J’espère, chers camarades, que vous avez devant vous les plus grandes possibilités. Vous allez au moins récolter enfin le fruit de vos efforts antérieurs, mais à une seule condition : ne pas permettre la confusion entre les tendances, les idées et les drapeaux, pratiquer plus que jamais l’intransigeance léniniste, et vous orienter ouvertement et vigoureusement vers le nouveau parti et la IVe Internationale.


Notes

[1] À peine informé de l’initiative de Raymond Molinier et de ses camarades de publier La Commune, Trotsky avait télégraphié le 26 novembre à Jean Rous : « Toute concession à Raymond serait fatale. » Le 28, il avait écrit au S.I. pour exiger « une délimitation nette envers le nouvel organe et une politique offensive sous le drapeau de la IVe Internationale en commun avec l’organisation des jeunes ». Il demandait en outre la publication de la déclaration suivante : « Le nouvel organe La Commune se réclamant du nom de Trotsky, le camarade Trotsky tient à déclarer qu’il n’est pour rien dans La Commune, et qu’une seule tendance peut se réclamer de lui : la IVe Internationale. » Une lettre de lui au bureau politique avait été lue à l’assemblée générale du 25, cela signifiait que le bureau politique avait décidé de la faire connaître à toute l’organisation.

[2] Le 24 novembre les initiateurs de La Commune avaient rendu publique une « lettre aux membres du groupe bolchevik-léniniste » annonçant la parution de leur journal le 2 décembre. Ils ne niaient pas que, ce faisant, ils mettaient leur organisation devant le fait accompli. Pierre Frank écrivait le 28 novembre à Trotsky : « La décision de créer La Commune prise, les premiers pas faits, nous nous sommes tournés vers les organisations existantes (G.B.L., J.S., minorité du Front social, Groupes d’action révolutionnaire), en leur disant : vos discussions se prolongent dangereusement, nous avons mis “pour vous” un journal sur pied, prenez-le, allez-y ! »

[3] Magdeleine Marx, épouse Paz (1889-1973), militante du P.C. à la fin des années vingt, avait épousé l’avocat Maurice Paz (né en 1896) et avait suivi son itinéraire, du P.C. à la sympathie pour l’Opposition de gauche russe, puis à la S.F.I.O. dès le début des années trente.

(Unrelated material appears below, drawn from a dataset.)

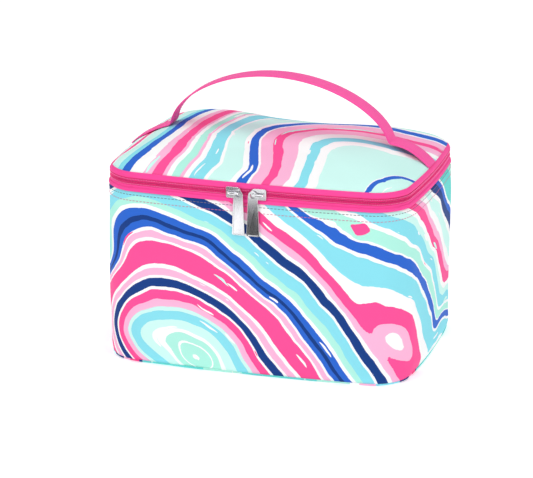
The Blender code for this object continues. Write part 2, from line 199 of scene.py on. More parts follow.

[4] Œuvres (ILT), 5, p. 325-328.

[5] Trotsky était, dès cette époque, convaincu que l’expérience de la S.F.I.O. touchait à sa fin ; mais la majorité des dirigeants du G.B.L. n’étaient pas prêts à accepter le nouveau tournant qu’impliquait cette analyse.

[6] Pivert avait écrit cette phrase dans une lettre adressée aux jeunes socialistes exclus à la conférence de Lille qui avait été publiée dans La Vérité du 25 août 1935.

[7] Fred Zeller avait participé à la réunion constitutive de la Gauche révolutionnaire, le 30 septembre 1935, au café Auger, près de l’Hôtel de Ville, et y avait effectivement donné son adhésion, sur les conseils de Molinier qui n’était présent qu’à titre d' « observateur ».